» **Goal**:
Only the lines from the one containing "obj.parent = None" through the last line below should be written out, exactly and with both ends kept.

» **Supplied information**:
═══

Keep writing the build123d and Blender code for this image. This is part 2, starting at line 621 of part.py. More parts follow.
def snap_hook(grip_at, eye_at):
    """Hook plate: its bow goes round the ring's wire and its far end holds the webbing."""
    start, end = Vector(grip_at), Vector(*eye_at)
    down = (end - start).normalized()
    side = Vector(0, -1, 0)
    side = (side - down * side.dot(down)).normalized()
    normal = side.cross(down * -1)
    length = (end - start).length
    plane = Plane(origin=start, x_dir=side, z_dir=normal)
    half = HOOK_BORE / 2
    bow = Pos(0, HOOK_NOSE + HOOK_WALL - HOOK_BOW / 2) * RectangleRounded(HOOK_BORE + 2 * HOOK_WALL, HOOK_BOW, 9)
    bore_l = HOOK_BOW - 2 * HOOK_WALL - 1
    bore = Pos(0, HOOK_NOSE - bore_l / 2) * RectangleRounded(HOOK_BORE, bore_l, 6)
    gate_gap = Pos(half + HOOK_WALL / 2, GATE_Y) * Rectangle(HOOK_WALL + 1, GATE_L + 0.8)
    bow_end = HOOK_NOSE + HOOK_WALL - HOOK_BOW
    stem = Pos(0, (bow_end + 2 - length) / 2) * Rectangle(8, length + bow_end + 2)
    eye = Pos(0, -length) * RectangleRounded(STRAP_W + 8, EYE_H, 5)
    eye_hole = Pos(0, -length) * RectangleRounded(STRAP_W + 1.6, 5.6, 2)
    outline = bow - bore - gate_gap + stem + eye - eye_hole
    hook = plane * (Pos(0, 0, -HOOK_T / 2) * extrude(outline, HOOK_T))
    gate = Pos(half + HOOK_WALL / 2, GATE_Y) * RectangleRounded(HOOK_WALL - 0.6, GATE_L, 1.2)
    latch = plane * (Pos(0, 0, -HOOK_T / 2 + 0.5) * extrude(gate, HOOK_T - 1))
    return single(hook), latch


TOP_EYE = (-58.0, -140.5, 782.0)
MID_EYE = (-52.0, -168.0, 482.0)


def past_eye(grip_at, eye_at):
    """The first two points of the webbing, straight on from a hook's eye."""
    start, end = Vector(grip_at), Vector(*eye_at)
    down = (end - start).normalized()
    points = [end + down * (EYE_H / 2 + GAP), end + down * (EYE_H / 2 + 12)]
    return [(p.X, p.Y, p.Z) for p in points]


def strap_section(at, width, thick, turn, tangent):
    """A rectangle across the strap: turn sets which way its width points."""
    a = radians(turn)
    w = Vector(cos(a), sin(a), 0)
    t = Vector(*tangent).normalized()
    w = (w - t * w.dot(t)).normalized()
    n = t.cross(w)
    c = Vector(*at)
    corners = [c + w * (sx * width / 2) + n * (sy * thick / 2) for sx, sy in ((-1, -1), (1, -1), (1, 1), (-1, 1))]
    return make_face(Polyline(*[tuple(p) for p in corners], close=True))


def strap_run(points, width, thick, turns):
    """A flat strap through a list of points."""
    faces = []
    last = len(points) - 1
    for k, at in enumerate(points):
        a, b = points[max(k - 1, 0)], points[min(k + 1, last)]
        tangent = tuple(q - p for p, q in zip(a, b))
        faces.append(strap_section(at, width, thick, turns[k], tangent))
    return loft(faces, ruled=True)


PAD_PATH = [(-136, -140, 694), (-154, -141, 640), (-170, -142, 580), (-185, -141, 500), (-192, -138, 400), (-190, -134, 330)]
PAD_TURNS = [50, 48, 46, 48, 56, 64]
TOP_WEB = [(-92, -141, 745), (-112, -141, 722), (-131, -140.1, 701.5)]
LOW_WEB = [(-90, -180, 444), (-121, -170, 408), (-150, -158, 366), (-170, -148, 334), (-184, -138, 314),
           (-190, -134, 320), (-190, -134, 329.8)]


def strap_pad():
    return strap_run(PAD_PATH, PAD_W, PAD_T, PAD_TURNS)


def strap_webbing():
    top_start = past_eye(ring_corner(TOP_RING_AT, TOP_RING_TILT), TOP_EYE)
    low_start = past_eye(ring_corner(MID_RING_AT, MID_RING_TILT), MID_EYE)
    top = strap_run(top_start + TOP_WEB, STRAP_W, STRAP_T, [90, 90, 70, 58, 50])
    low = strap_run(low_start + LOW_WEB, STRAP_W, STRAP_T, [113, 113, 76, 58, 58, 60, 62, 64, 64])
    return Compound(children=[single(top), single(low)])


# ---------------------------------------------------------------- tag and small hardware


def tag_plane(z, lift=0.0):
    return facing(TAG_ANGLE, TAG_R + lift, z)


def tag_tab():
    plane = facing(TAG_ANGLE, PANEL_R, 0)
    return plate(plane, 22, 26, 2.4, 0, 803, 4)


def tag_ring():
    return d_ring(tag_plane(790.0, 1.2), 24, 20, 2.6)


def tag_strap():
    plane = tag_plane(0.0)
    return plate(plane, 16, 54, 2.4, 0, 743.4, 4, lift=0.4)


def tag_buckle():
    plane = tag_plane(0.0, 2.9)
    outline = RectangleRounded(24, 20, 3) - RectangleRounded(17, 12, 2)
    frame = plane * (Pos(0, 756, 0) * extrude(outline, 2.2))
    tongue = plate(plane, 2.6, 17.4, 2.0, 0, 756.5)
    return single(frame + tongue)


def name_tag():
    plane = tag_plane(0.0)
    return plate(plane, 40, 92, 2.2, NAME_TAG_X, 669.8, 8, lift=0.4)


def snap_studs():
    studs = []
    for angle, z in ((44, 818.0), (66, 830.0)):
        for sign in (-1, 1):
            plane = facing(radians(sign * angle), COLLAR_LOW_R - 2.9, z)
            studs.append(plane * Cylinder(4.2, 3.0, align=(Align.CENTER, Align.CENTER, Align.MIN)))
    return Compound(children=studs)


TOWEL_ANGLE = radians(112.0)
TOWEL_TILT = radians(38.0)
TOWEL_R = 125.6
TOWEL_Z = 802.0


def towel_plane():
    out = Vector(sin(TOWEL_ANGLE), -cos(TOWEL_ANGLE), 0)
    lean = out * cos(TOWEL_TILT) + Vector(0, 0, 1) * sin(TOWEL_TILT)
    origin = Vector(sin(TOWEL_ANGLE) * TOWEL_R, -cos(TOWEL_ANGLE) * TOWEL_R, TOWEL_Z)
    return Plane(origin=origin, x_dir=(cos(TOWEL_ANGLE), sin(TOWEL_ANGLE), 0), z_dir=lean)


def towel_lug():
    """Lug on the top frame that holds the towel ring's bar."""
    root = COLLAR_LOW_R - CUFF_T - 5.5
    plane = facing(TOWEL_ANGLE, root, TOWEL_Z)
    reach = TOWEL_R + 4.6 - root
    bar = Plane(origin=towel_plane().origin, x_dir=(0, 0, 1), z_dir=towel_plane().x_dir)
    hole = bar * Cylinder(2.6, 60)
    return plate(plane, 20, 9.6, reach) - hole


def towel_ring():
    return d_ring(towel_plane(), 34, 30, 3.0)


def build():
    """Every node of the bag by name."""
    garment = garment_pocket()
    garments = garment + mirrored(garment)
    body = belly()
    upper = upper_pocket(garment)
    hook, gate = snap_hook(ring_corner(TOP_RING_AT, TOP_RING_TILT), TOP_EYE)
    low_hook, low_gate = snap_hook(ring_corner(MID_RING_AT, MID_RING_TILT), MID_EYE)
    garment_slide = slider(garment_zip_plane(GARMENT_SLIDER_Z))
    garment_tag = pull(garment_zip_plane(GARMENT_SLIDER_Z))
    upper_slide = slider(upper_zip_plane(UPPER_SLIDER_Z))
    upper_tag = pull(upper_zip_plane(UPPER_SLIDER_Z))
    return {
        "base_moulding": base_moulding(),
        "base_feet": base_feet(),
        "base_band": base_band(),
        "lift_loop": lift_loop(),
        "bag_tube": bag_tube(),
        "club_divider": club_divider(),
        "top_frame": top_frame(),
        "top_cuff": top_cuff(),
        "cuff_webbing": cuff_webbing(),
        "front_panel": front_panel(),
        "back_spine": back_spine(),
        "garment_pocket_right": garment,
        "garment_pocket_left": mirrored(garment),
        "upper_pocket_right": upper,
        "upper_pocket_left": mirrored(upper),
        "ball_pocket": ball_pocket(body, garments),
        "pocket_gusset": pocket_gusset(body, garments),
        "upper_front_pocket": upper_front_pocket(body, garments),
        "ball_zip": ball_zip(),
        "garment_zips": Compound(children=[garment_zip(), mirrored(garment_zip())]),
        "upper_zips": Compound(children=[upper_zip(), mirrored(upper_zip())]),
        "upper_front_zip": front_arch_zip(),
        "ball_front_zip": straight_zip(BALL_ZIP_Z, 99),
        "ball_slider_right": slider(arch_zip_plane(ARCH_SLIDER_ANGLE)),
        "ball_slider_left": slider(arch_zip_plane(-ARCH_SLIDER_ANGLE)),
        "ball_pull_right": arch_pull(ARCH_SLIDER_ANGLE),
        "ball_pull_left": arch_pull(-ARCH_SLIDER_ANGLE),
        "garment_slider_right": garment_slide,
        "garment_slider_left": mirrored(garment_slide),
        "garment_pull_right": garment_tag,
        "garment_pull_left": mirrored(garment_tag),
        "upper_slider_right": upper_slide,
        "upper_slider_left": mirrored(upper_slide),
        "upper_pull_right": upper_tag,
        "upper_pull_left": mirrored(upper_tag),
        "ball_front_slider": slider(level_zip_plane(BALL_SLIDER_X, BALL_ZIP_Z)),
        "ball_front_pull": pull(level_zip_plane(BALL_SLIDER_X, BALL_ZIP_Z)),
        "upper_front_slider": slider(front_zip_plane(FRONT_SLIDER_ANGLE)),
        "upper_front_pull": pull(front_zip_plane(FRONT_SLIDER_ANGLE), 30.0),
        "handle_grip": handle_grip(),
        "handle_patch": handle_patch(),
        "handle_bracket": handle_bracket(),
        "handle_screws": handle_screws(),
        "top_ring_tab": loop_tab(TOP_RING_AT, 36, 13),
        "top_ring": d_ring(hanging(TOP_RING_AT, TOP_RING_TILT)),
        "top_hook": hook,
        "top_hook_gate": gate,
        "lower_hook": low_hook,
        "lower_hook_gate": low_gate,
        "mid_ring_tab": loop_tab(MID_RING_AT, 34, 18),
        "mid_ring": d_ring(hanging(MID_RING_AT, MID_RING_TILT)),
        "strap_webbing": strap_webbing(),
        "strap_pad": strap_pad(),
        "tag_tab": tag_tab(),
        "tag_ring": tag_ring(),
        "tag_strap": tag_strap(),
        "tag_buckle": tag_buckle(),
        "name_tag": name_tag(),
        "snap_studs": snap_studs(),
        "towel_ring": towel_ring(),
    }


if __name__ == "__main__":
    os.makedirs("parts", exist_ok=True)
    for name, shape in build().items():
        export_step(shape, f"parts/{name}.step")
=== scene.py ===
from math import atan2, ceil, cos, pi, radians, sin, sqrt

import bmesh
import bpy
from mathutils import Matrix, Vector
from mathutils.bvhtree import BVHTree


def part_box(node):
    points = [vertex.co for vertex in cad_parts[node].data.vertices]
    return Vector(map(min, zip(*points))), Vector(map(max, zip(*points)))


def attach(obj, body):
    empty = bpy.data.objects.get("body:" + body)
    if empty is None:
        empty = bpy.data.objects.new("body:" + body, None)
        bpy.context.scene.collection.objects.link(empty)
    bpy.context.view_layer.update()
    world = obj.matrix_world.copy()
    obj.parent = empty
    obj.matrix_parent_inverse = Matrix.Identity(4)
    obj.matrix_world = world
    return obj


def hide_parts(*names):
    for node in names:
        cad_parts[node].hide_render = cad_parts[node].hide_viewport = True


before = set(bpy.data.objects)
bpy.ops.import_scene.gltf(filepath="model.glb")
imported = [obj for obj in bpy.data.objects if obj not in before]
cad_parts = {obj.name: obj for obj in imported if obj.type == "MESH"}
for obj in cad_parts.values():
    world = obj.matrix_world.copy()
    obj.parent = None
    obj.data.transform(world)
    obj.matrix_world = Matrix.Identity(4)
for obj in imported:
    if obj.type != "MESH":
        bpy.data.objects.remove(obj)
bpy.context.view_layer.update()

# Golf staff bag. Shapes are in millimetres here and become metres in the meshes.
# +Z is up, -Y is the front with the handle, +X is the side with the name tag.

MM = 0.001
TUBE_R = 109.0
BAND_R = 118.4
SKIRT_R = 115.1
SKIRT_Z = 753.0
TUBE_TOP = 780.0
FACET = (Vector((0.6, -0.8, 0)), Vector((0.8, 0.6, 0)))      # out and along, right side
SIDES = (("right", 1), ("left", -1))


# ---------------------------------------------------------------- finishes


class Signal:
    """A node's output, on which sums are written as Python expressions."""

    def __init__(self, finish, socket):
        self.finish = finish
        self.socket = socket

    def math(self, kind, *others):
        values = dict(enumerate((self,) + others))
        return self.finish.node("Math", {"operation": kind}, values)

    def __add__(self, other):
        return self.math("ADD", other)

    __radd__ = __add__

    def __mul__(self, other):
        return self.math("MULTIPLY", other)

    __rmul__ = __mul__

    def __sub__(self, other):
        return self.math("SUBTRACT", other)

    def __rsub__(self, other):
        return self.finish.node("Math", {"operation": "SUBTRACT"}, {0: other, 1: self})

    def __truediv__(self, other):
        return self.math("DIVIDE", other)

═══

» **Written reply**:
    obj.parent = None
    obj.data.transform(world)
    obj.matrix_world = Matrix.Identity(4)
for obj in imported:
    if obj.type != "MESH":
        bpy.data.objects.remove(obj)
bpy.context.view_layer.update()

# Golf staff bag. Shapes are in millimetres here and become metres in the meshes.
# +Z is up, -Y is the front with the handle, +X is the side with the name tag.

MM = 0.001
TUBE_R = 109.0
BAND_R = 118.4
SKIRT_R = 115.1
SKIRT_Z = 753.0
TUBE_TOP = 780.0
FACET = (Vector((0.6, -0.8, 0)), Vector((0.8, 0.6, 0)))      # out and along, right side
SIDES = (("right", 1), ("left", -1))


# ---------------------------------------------------------------- finishes


class Signal:
    """A node's output, on which sums are written as Python expressions."""

    def __init__(self, finish, socket):
        self.finish = finish
        self.socket = socket

    def math(self, kind, *others):
        values = dict(enumerate((self,) + others))
        return self.finish.node("Math", {"operation": kind}, values)

    def __add__(self, other):
        return self.math("ADD", other)

    __radd__ = __add__

    def __mul__(self, other):
        return self.math("MULTIPLY", other)

    __rmul__ = __mul__

    def __sub__(self, other):
        return self.math("SUBTRACT", other)

    def __rsub__(self, other):
        return self.finish.node("Math", {"operation": "SUBTRACT"}, {0: other, 1: self})

    def __truediv__(self, other):
        return self.math("DIVIDE", other)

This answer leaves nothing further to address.